Does Sherlock Kill Moriarty?
The final showdown takes Enola to the place where Sherlock and Lady Tewkesbury are being held.
Moriarty attacks Enola, and the fight becomes personal. Sherlock, weakened and furious after his captivity, eventually gets the chance to kill Moriarty.
For a moment, it looks like he might actually do it.
Enola stops him. She reminds him that this is not who they are. A Holmes solves the case, finds the truth, and brings the guilty to justice. A Holmes does not kill out of rage.
Sherlock lowers the weapon, and Lady Tewkesbury knocks Moriarty unconscious before she can regain control.
Moriarty survives and is taken back into custody.

What Happens to the Gold?
Once the case is exposed, the stolen gold is set to be returned to Afghanistan.
The corrupt officials involved in the cover-up are arrested, including Brigadier Sampson. The Maltese soldiers who were wrongly blamed for the ship’s sinking are cleared.
This gives the ending more weight than a simple treasure hunt. Enola does not just solve a family mystery. She exposes a crime tied to empire, theft, and decades of lies.
The gold was never Tewkesbury’s inheritance to claim. It belonged to Afghanistan, and returning it becomes the only right ending.
Do Enola and Tewkesbury Get Married?
Yes, Enola and Tewkesbury do get married, but not in the grand wedding originally planned.
After learning the truth about his father’s role in the stolen gold, Tewkesbury chooses to walk away from the title and the family legacy attached to it. He gives up being Lord Tewkesbury and returns to his birth name, Earnest Tebbity-Gore.
That decision matters for Enola too. She no longer has to become Lady Tewkesbury or feel as if marriage means losing herself.
The two marry in a smaller, more intimate ceremony surrounded by the people who truly matter to them.
By the end, Enola remains Enola Holmes. She chooses love without giving up her name, her work, or her independence.

What Does the Final Shipwreck Mean?
The final image shows a sunken ship beneath the water. Its name connects directly to Moriarty’s fake identity: The Wrath of Adeline.
That reveal explains where the alias came from. “Adeline Rathe” was not a random name. It was built from the ship tied to the stolen gold and the crime Moriarty spent the film trying to exploit.
The shipwreck also confirms how long this secret has been buried, both literally and historically.
The ending gives closure to the main mystery, but it also leaves Moriarty alive. She is back in custody, but the film makes it clear that Enola’s greatest enemy is not gone for good.
FAQ
- Does Enola marry Tewkesbury in Enola Holmes 3? Yes. Enola and Tewkesbury marry at the end, but in a smaller ceremony after Tewkesbury gives up his title.
- Is Moriarty dead in Enola Holmes 3? No. Moriarty is knocked unconscious during the final confrontation, but she survives and is taken back into custody.

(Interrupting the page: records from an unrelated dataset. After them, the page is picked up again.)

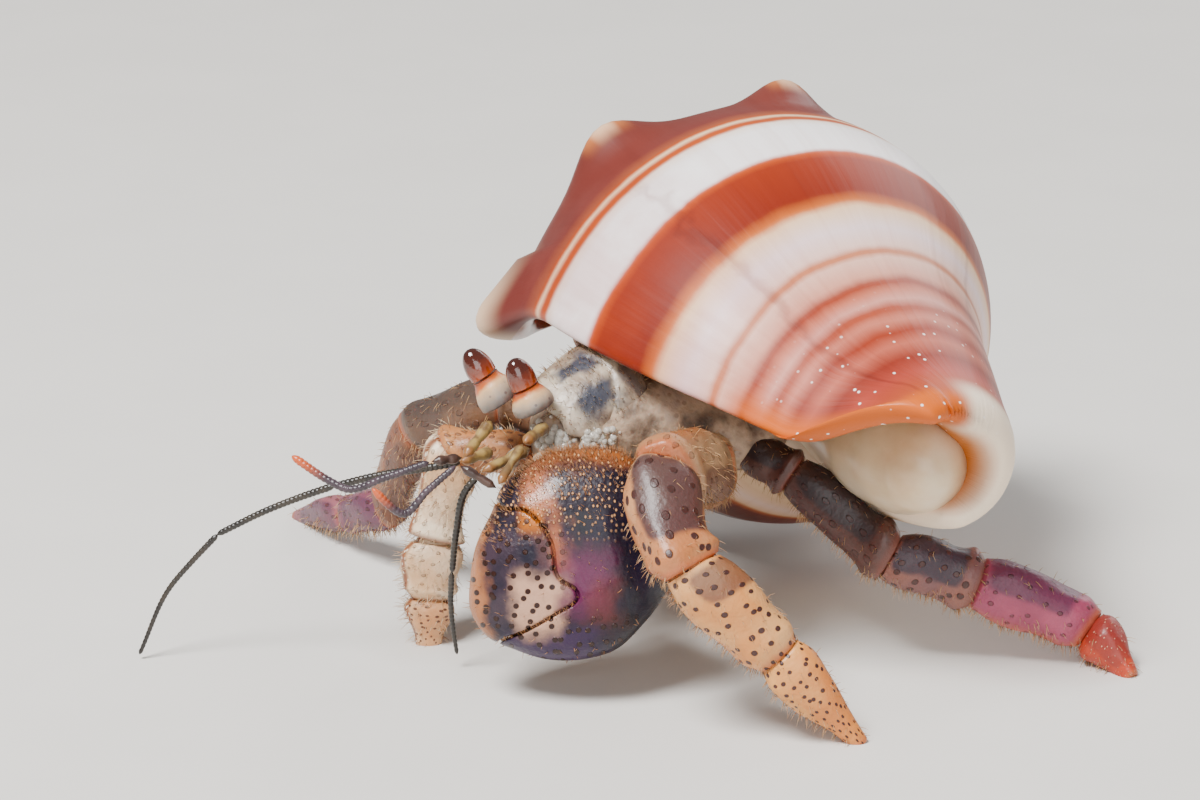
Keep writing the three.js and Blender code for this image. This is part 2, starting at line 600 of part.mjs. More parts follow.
const wrist = arms.find(({ name }) => name === 'claw_left_carpus');
const { palm, finger } = bigClaw(solid(wrist.geometry(JOINT_GAP)));
place('claw_left_palm', geometryOf(palm), 'claw');
place('claw_left_finger', geometryOf(finger), 'claw');
const smallClaw = limb({
  name: 'claw_right',
  lengths: ['palm', 'fingers'],
  joints: [SMALL_CLAW.wrist, SMALL_CLAW.fork, SMALL_CLAW.tip],
  dorsal: [[-0.6, -0.8, 0.2], [-0.6, -0.8, 0.2]],
  sizes: [SMALL_CLAW.palm, SMALL_CLAW.fingers],
  lifts: [0.2, 0],
  tip: SMALL_CLAW.ends,
});
smallClaw.forEach(({ name, geometry }) => place(name, geometry(), 'paleClaw'));

EYES.forEach(eye);
FEELERS.forEach((item) => place(item.name, feeler(item), 'feeler'));

MAXILLIPEDS.forEach((item) => place(item.name, feeler(item, 8, 2), 'skin'));

export default group;
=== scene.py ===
"""Looks of a life-size land hermit crab in a worn, knobbed sea-snail shell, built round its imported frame.

Sizes are in millimetres in the animal's own layout, whose middle is the midline of the head, and
`metres` brings them into the frame. Each sub-assembly is a class that holds its sizes, builds its
pieces and dresses them.
"""

import logging
import math
from dataclasses import dataclass
from enum import Enum
from typing import Callable, Optional, Sequence, Union

import bpy
import numpy as np
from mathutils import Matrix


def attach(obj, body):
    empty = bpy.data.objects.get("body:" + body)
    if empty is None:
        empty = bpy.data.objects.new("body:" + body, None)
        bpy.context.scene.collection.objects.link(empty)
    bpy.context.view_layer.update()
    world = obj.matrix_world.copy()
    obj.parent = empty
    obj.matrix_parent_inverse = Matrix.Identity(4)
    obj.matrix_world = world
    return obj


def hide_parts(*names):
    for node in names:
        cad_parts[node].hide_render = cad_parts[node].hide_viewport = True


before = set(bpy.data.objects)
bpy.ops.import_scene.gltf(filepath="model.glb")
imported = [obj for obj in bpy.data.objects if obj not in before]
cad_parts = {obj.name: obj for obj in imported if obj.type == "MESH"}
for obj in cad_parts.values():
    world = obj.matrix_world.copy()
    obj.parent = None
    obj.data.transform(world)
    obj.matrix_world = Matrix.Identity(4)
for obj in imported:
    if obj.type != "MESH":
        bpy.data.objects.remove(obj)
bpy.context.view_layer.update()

LOG = logging.getLogger("hermit_crab")
MM = 0.001
FRAME_SHIFT = np.array([4.8, -13.2, 0.0])
TURN = 2 * math.pi
Place = Callable[[np.ndarray, np.ndarray], np.ndarray]
Colour = tuple[float, float, float, float]


# ---------------------------------------------------------------- small tools
def metres(points: Sequence) -> np.ndarray:
    """Brings one layout point, or rows of them, from millimetres into the frame's metres."""
    return (np.asarray(points, float) + FRAME_SHIFT) * MM


def unit(vector: Sequence) -> np.ndarray:
    """Returns the vector, or each row of vectors, at length one."""
    vector = np.asarray(vector, float)
    return vector / np.maximum(np.linalg.norm(vector, axis=-1, keepdims=True), 1e-12)


def square_to(axis: np.ndarray, vector: Sequence) -> np.ndarray:
    """Returns the direction nearest a vector that is square to an axis, or to each row of axes."""
    vector = np.asarray(vector, float)
    return unit(vector - axis * np.sum(axis * vector, axis=-1, keepdims=True))


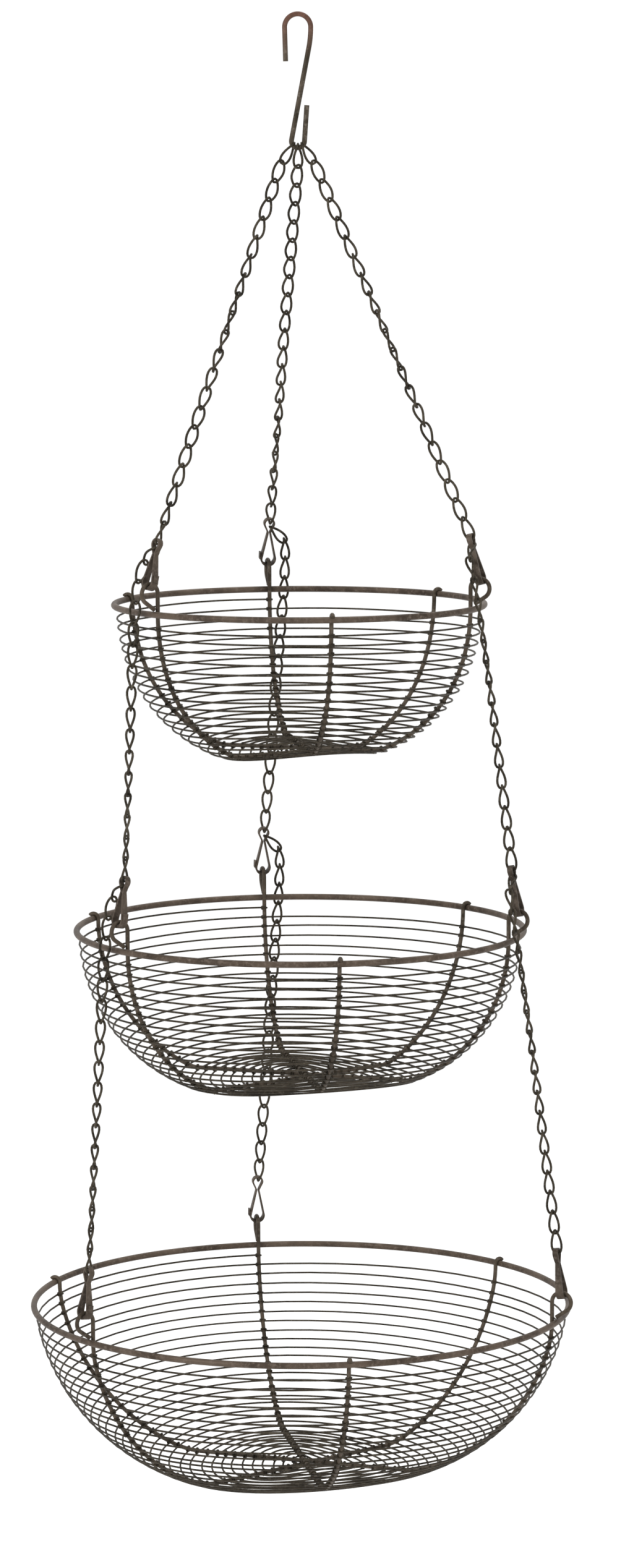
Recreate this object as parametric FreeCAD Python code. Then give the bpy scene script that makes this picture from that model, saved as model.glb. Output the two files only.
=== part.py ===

- Why did Moriarty kidnap Sherlock? Moriarty kidnapped Sherlock to force Enola into solving the mystery of the stolen Afghan gold and lead her to its location.
- What was the gold in Enola Holmes 3? The gold was stolen from an Afghan shrine during the Anglo-Afghan War and hidden in Malta after Tewkesbury’s father refused to hand it over.
- What does the shipwreck mean at the end? The shipwreck reveals the origin of Moriarty’s fake identity, Adeline Rathe, and connects the final mystery back to the stolen gold.